Reproduce the listing below without any change.

===== Information shown

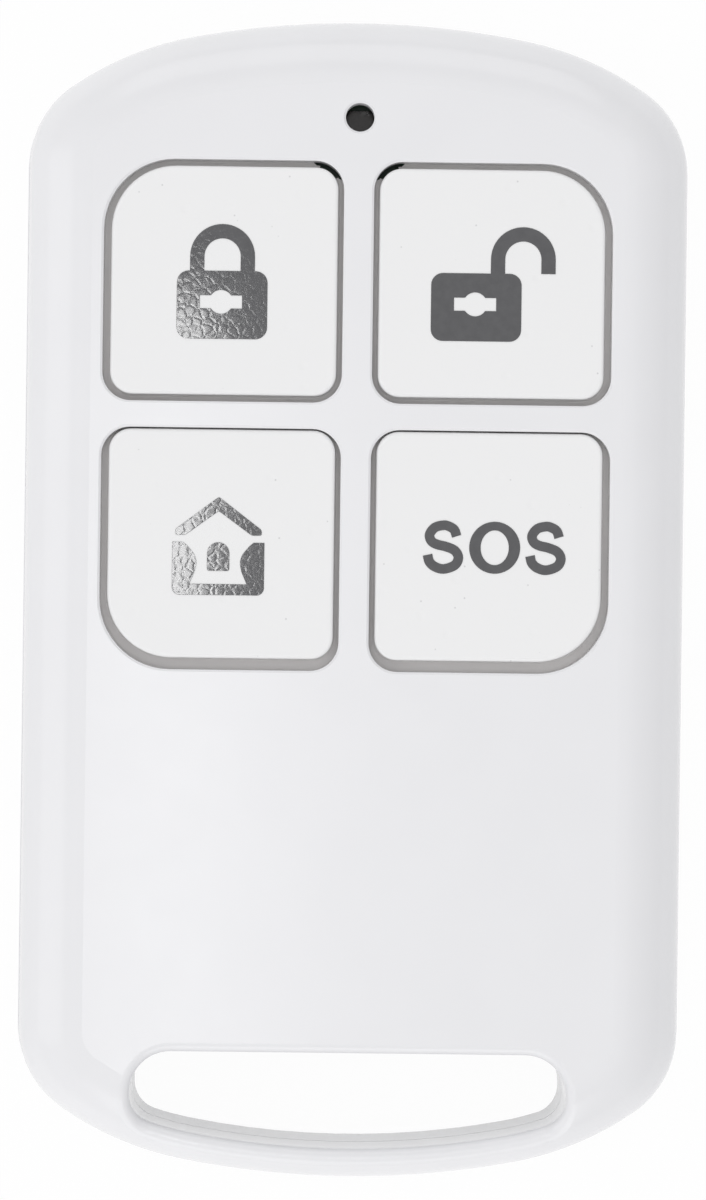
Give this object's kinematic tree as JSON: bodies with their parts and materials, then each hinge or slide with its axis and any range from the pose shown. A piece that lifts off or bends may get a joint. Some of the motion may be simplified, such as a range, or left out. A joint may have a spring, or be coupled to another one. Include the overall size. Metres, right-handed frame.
{
  "type": "alarm key fob",
  "caption": "Flat pocket remote for an alarm: rounded white two-part housing, square silicone keys in windows, a lamp hole and a lanyard slot through one end.",
  "frame": {"origin": "middle of the flat back face, on the surface that the fob lies on", "axes": "+X across the fob to the right as its keys are read, +Y along it from the lanyard slot to the lamp, +Z out of the front face with the keys"},
  "size_m": [0.036, 0.0628, 0.009],
  "materials": {
    "housing_plastic": "fine spark-eroded grain, satin",
    "key_silicone": "milky silicone, smooth and matt",
    "legend_ink": "thick dark ink, slightly wrinkled and glossy",
    "screw_steel": "zinc plated",
    "board_laminate": "green solder resist",
    "printed_copper": "flat copper under resist",
    "lamp_plastic": "white moulding",
    "lamp_lens": "clear epoxy",
    "tinned_metal": "tin plated",
    "chip_epoxy": "moulded epoxy",
    "resonator_metal": "drawn nickel plated",
    "resistor_black": "glazed",
    "capacitor_tan": "fired ceramic",
    "inductor_grey": "ferrite",
    "cell_steel": "brushed nickel plated",
    "seal_plastic": "moulded nylon",
    "spring_steel": "bright strip",
    "switch_plastic": "moulded",
    "plunger_plastic": "moulded",
    "switch_steel": "pressed sheet"
  },
  "bodies": {
    "housing": {"front_cover": "housing_plastic", "back_cover": "housing_plastic", "cover_screws": "screw_steel", "keypad_web": "key_silicone", "circuit_board": "board_laminate", "loop_antenna": "printed_copper", "lamp_base": "lamp_plastic", "lamp_lens": "lamp_lens", "switch_terminals": "tinned_metal", "encoder_chip": "chip_epoxy", "encoder_leads": "tinned_metal", "transistor": "chip_epoxy", "transistor_leads": "tinned_metal", "resonator_can": "resonator_metal", "resonator_base": "resonator_metal", "resonator_pins": "tinned_metal", "chip_resistors": "resistor_black", "chip_capacitors": "capacitor_tan", "tuning_inductor": "inductor_grey", "cell_can": "cell_steel", "cell_seal": "seal_plastic", "cell_cap": "cell_steel", "cell_clip": "spring_steel", "cell_contact": "spring_steel", "switch_base_arm": "switch_plastic", "switch_dome_arm": "spring_steel", "switch_frame_arm": "switch_steel", "switch_base_disarm": "switch_plastic", "switch_dome_disarm": "spring_steel", "switch_frame_disarm": "switch_steel", "switch_base_home": "switch_plastic", "switch_dome_home": "spring_steel", "switch_frame_home": "switch_steel", "switch_base_sos": "switch_plastic", "switch_dome_sos": "spring_steel", "switch_frame_sos": "switch_steel"},
    "key_arm": {"key_arm": "key_silicone"},
    "plunger_arm": {"switch_plunger_arm": "plunger_plastic"},
    "key_disarm": {"key_disarm": "key_silicone"},
    "plunger_disarm": {"switch_plunger_disarm": "plunger_plastic"},
    "key_home": {"key_home": "key_silicone"},
    "plunger_home": {"switch_plunger_home": "plunger_plastic"},
    "key_sos": {"key_sos": "key_silicone"},
    "plunger_sos": {"switch_plunger_sos": "plunger_plastic"}
  },
  "joints": [
    {"name": "key_arm_press", "type": "slide", "parent": "housing", "child": "key_arm", "axis": [0, 0, -1], "range_m": [0, 0.00025], "stiffness_N_per_m": 3000, "springref_m": -0.0004},
    {"name": "plunger_arm_press", "type": "slide", "parent": "housing", "child": "plunger_arm", "axis": [0, 0, -1], "range_m": [0, 0.00025], "deforming": ["switch_dome_arm"]},
    {"name": "key_disarm_press", "type": "slide", "parent": "housing", "child": "key_disarm", "axis": [0, 0, -1], "range_m": [0, 0.00025], "stiffness_N_per_m": 3000, "springref_m": -0.0004},
    {"name": "plunger_disarm_press", "type": "slide", "parent": "housing", "child": "plunger_disarm", "axis": [0, 0, -1], "range_m": [0, 0.00025], "deforming": ["switch_dome_disarm"]},
    {"name": "key_home_press", "type": "slide", "parent": "housing", "child": "key_home", "axis": [0, 0, -1], "range_m": [0, 0.00025], "stiffness_N_per_m": 3000, "springref_m": -0.0004},
    {"name": "plunger_home_press", "type": "slide", "parent": "housing", "child": "plunger_home", "axis": [0, 0, -1], "range_m": [0, 0.00025], "deforming": ["switch_dome_home"]},
    {"name": "key_sos_press", "type": "slide", "parent": "housing", "child": "key_sos", "axis": [0, 0, -1], "range_m": [0, 0.00025], "stiffness_N_per_m": 3000, "springref_m": -0.0004},
    {"name": "plunger_sos_press", "type": "slide", "parent": "housing", "child": "plunger_sos", "axis": [0, 0, -1], "range_m": [0, 0.00025], "deforming": ["switch_dome_sos"]}
  ],
  "couplings": [
    {"joint": "plunger_arm_press", "follows": "key_arm_press", "ratio": 1},
    {"joint": "plunger_disarm_press", "follows": "key_disarm_press", "ratio": 1},
    {"joint": "plunger_home_press", "follows": "key_home_press", "ratio": 1},
    {"joint": "plunger_sos_press", "follows": "key_sos_press", "ratio": 1}
  ]
}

==========

◆ Completed exercise:
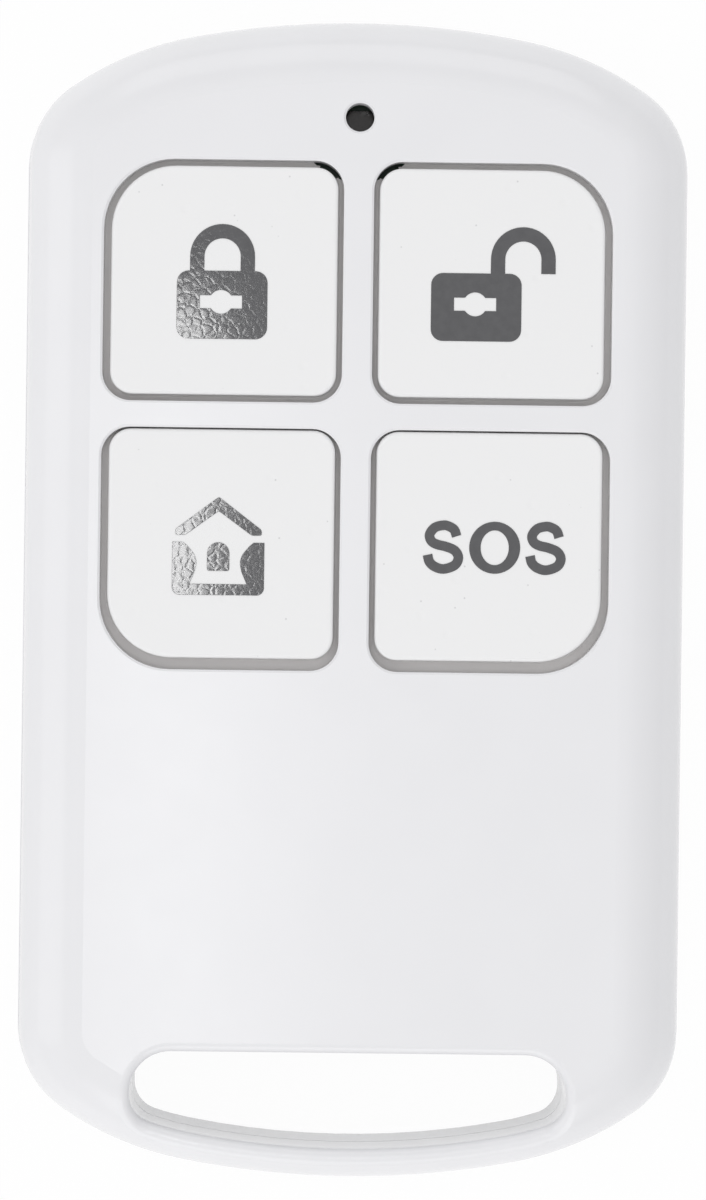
Give this object's kinematic tree as JSON: bodies with their parts and materials, then each hinge or slide with its axis and any range from the pose shown. A piece that lifts off or bends may get a joint. Some of the motion may be simplified, such as a range, or left out. A joint may have a spring, or be coupled to another one. Include the overall size. Metres, right-handed frame.
{
  "type": "alarm key fob",
  "caption": "Flat pocket remote for an alarm: rounded white two-part housing, square silicone keys in windows, a lamp hole and a lanyard slot through one end.",
  "frame": {"origin": "middle of the flat back face, on the surface that the fob lies on", "axes": "+X across the fob to the right as its keys are read, +Y along it from the lanyard slot to the lamp, +Z out of the front face with the keys"},
  "size_m": [0.036, 0.0628, 0.009],
  "materials": {
    "housing_plastic": "fine spark-eroded grain, satin",
    "key_silicone": "milky silicone, smooth and matt",
    "legend_ink": "thick dark ink, slightly wrinkled and glossy",
    "screw_steel": "zinc plated",
    "board_laminate": "green solder resist",
    "printed_copper": "flat copper under resist",
    "lamp_plastic": "white moulding",
    "lamp_lens": "clear epoxy",
    "tinned_metal": "tin plated",
    "chip_epoxy": "moulded epoxy",
    "resonator_metal": "drawn nickel plated",
    "resistor_black": "glazed",
    "capacitor_tan": "fired ceramic",
    "inductor_grey": "ferrite",
    "cell_steel": "brushed nickel plated",
    "seal_plastic": "moulded nylon",
    "spring_steel": "bright strip",
    "switch_plastic": "moulded",
    "plunger_plastic": "moulded",
    "switch_steel": "pressed sheet"
  },
  "bodies": {
    "housing": {"front_cover": "housing_plastic", "back_cover": "housing_plastic", "cover_screws": "screw_steel", "keypad_web": "key_silicone", "circuit_board": "board_laminate", "loop_antenna": "printed_copper", "lamp_base": "lamp_plastic", "lamp_lens": "lamp_lens", "switch_terminals": "tinned_metal", "encoder_chip": "chip_epoxy", "encoder_leads": "tinned_metal", "transistor": "chip_epoxy", "transistor_leads": "tinned_metal", "resonator_can": "resonator_metal", "resonator_base": "resonator_metal", "resonator_pins": "tinned_metal", "chip_resistors": "resistor_black", "chip_capacitors": "capacitor_tan", "tuning_inductor": "inductor_grey", "cell_can": "cell_steel", "cell_seal": "seal_plastic", "cell_cap": "cell_steel", "cell_clip": "spring_steel", "cell_contact": "spring_steel", "switch_base_arm": "switch_plastic", "switch_dome_arm": "spring_steel", "switch_frame_arm": "switch_steel", "switch_base_disarm": "switch_plastic", "switch_dome_disarm": "spring_steel", "switch_frame_disarm": "switch_steel", "switch_base_home": "switch_plastic", "switch_dome_home": "spring_steel", "switch_frame_home": "switch_steel", "switch_base_sos": "switch_plastic", "switch_dome_sos": "spring_steel", "switch_frame_sos": "switch_steel"},
    "key_arm": {"key_arm": "key_silicone"},
    "plunger_arm": {"switch_plunger_arm": "plunger_plastic"},
    "key_disarm": {"key_disarm": "key_silicone"},
    "plunger_disarm": {"switch_plunger_disarm": "plunger_plastic"},
    "key_home": {"key_home": "key_silicone"},
    "plunger_home": {"switch_plunger_home": "plunger_plastic"},
    "key_sos": {"key_sos": "key_silicone"},
    "plunger_sos": {"switch_plunger_sos": "plunger_plastic"}
  },
  "joints": [
    {"name": "key_arm_press", "type": "slide", "parent": "housing", "child": "key_arm", "axis": [0, 0, -1], "range_m": [0, 0.00025], "stiffness_N_per_m": 3000, "springref_m": -0.0004},
    {"name": "plunger_arm_press", "type": "slide", "parent": "housing", "child": "plunger_arm", "axis": [0, 0, -1], "range_m": [0, 0.00025], "deforming": ["switch_dome_arm"]},
    {"name": "key_disarm_press", "type": "slide", "parent": "housing", "child": "key_disarm", "axis": [0, 0, -1], "range_m": [0, 0.00025], "stiffness_N_per_m": 3000, "springref_m": -0.0004},
    {"name": "plunger_disarm_press", "type": "slide", "parent": "housing", "child": "plunger_disarm", "axis": [0, 0, -1], "range_m": [0, 0.00025], "deforming": ["switch_dome_disarm"]},
    {"name": "key_home_press", "type": "slide", "parent": "housing", "child": "key_home", "axis": [0, 0, -1], "range_m": [0, 0.00025], "stiffness_N_per_m": 3000, "springref_m": -0.0004},
    {"name": "plunger_home_press", "type": "slide", "parent": "housing", "child": "plunger_home", "axis": [0, 0, -1], "range_m": [0, 0.00025], "deforming": ["switch_dome_home"]},
    {"name": "key_sos_press", "type": "slide", "parent": "housing", "child": "key_sos", "axis": [0, 0, -1], "range_m": [0, 0.00025], "stiffness_N_per_m": 3000, "springref_m": -0.0004},
    {"name": "plunger_sos_press", "type": "slide", "parent": "housing", "child": "plunger_sos", "axis": [0, 0, -1], "range_m": [0, 0.00025], "deforming": ["switch_dome_sos"]}
  ],
  "couplings": [
    {"joint": "plunger_arm_press", "follows": "key_arm_press", "ratio": 1},
    {"joint": "plunger_disarm_press", "follows": "key_disarm_press", "ratio": 1},
    {"joint": "plunger_home_press", "follows": "key_home_press", "ratio": 1},
    {"joint": "plunger_sos_press", "follows": "key_sos_press", "ratio": 1}
  ]
}